PROBLEM REQUIREMENTS: Print verbatim the opening line of the material and every subsequent line through the one containing "back's own directions.".

GIVEN MATERIAL:
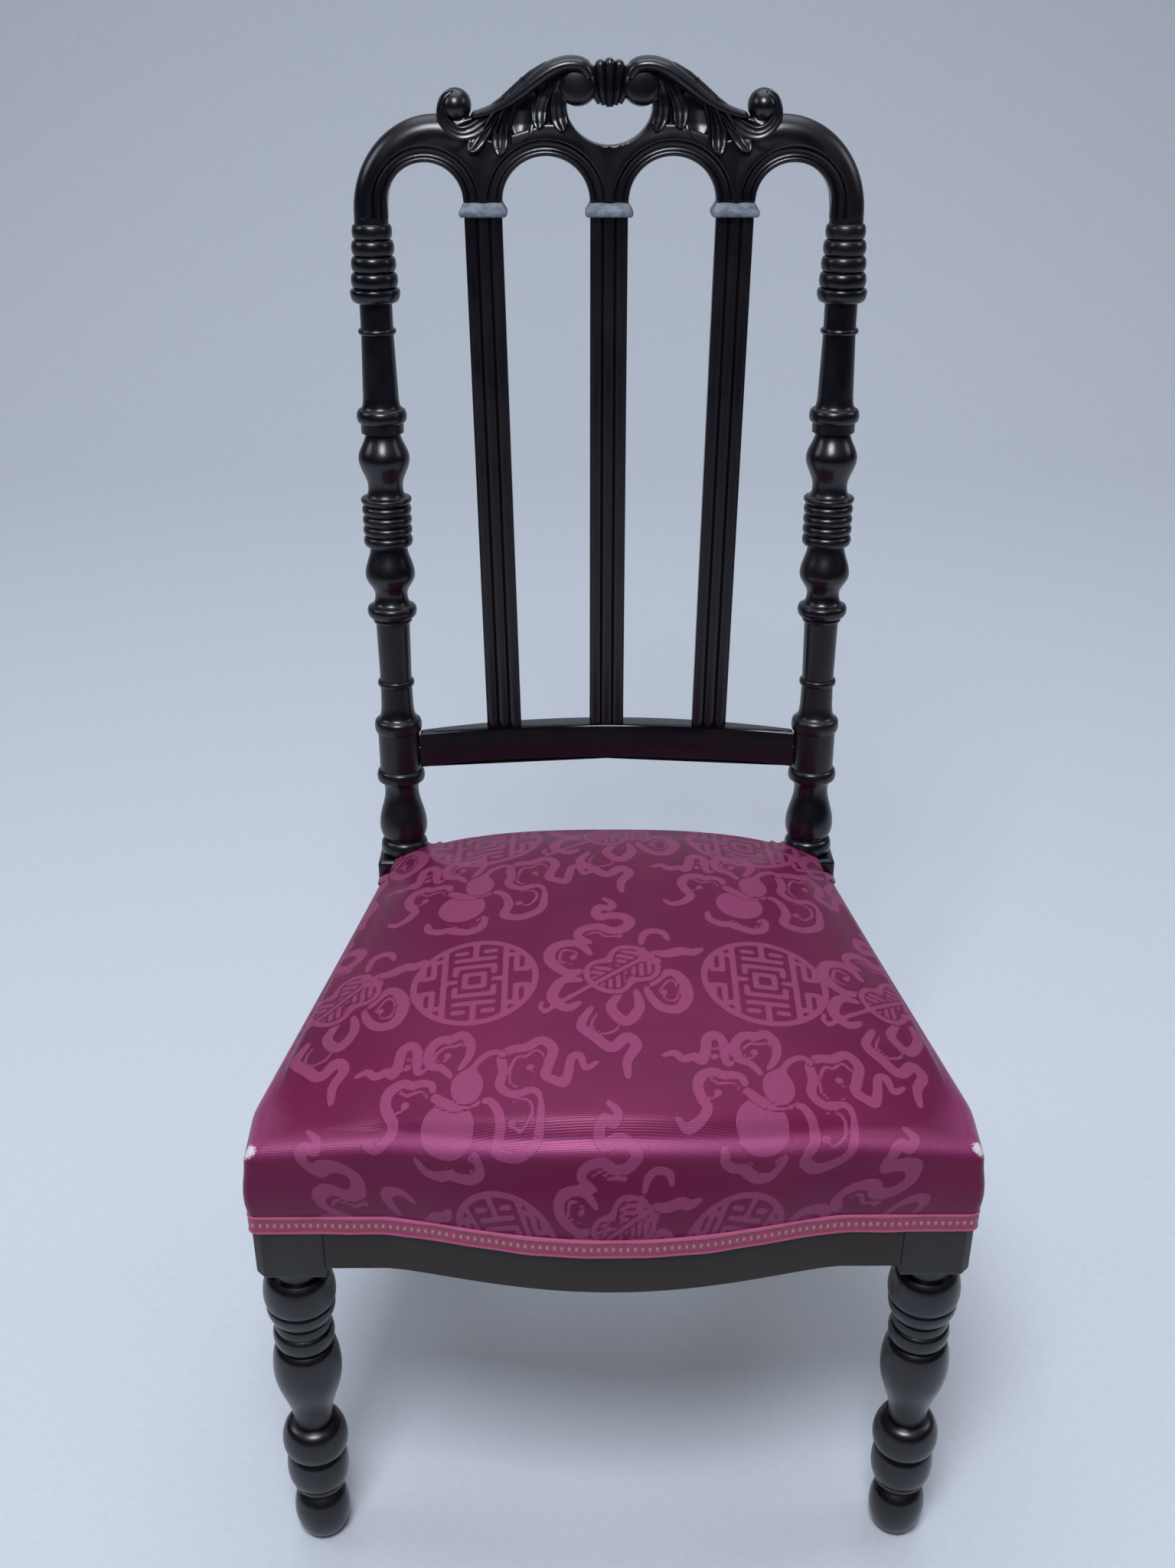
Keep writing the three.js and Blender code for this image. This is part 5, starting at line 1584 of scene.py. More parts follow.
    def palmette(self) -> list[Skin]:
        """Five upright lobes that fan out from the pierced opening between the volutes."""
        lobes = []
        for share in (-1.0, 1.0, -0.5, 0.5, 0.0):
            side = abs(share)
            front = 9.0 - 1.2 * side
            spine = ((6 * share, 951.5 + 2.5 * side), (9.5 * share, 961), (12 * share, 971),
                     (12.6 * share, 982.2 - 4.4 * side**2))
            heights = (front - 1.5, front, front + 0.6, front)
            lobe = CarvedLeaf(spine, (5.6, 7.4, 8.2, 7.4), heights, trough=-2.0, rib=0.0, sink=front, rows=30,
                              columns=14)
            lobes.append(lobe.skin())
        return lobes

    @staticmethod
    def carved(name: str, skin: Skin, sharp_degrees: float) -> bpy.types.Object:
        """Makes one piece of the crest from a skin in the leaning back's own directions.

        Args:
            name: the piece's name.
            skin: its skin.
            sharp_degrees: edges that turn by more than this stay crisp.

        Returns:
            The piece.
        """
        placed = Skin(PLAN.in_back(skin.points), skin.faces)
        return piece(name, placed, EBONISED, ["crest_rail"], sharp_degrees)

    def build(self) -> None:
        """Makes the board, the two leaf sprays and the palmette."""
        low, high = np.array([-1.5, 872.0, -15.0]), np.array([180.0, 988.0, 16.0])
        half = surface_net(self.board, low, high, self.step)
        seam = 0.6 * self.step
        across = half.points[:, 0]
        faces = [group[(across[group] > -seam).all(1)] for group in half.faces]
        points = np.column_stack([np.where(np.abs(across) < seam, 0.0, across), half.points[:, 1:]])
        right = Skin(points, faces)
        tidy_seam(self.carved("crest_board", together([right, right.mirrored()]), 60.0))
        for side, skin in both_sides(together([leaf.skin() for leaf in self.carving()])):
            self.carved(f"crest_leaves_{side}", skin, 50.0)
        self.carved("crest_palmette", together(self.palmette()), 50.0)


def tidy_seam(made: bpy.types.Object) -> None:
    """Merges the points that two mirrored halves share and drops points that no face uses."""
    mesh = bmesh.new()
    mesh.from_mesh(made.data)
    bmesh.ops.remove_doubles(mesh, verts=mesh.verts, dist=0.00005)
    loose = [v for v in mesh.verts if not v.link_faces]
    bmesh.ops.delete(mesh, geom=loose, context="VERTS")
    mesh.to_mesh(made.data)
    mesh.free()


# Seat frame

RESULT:
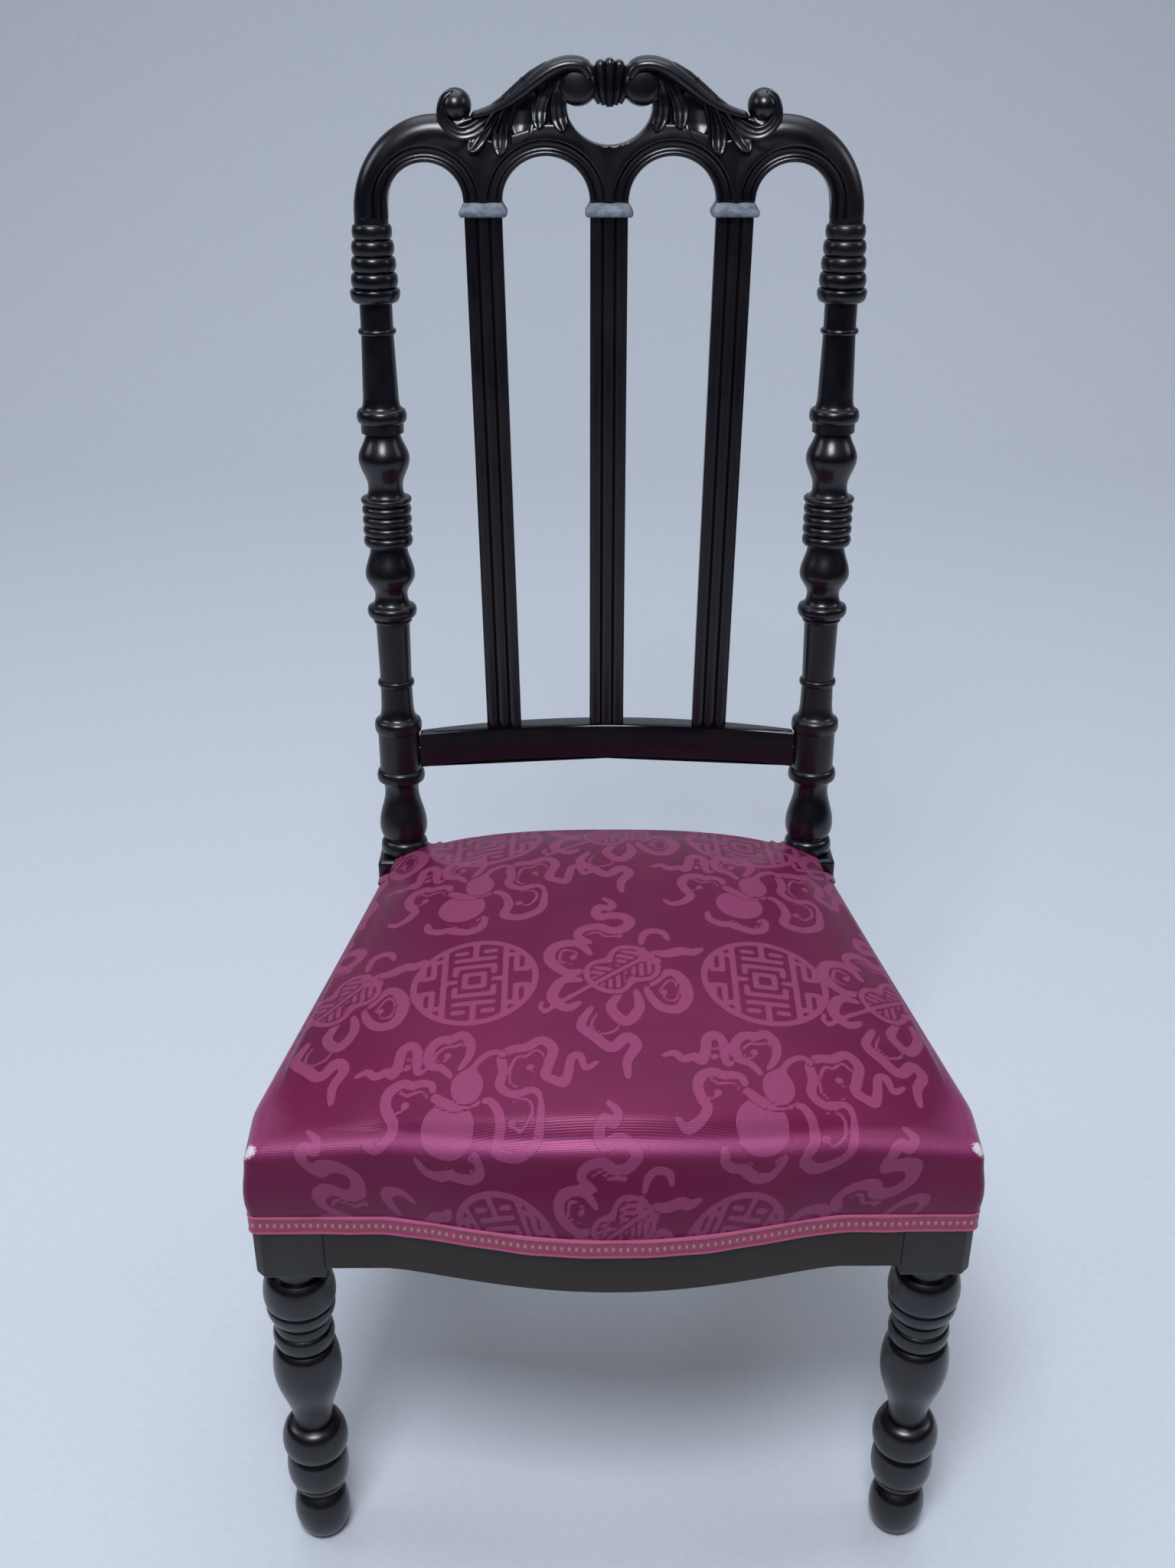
Keep writing the three.js and Blender code for this image. This is part 5, starting at line 1584 of scene.py. More parts follow.
    def palmette(self) -> list[Skin]:
        """Five upright lobes that fan out from the pierced opening between the volutes."""
        lobes = []
        for share in (-1.0, 1.0, -0.5, 0.5, 0.0):
            side = abs(share)
            front = 9.0 - 1.2 * side
            spine = ((6 * share, 951.5 + 2.5 * side), (9.5 * share, 961), (12 * share, 971),
                     (12.6 * share, 982.2 - 4.4 * side**2))
            heights = (front - 1.5, front, front + 0.6, front)
            lobe = CarvedLeaf(spine, (5.6, 7.4, 8.2, 7.4), heights, trough=-2.0, rib=0.0, sink=front, rows=30,
                              columns=14)
            lobes.append(lobe.skin())
        return lobes

    @staticmethod
    def carved(name: str, skin: Skin, sharp_degrees: float) -> bpy.types.Object:
        """Makes one piece of the crest from a skin in the leaning back's own directions.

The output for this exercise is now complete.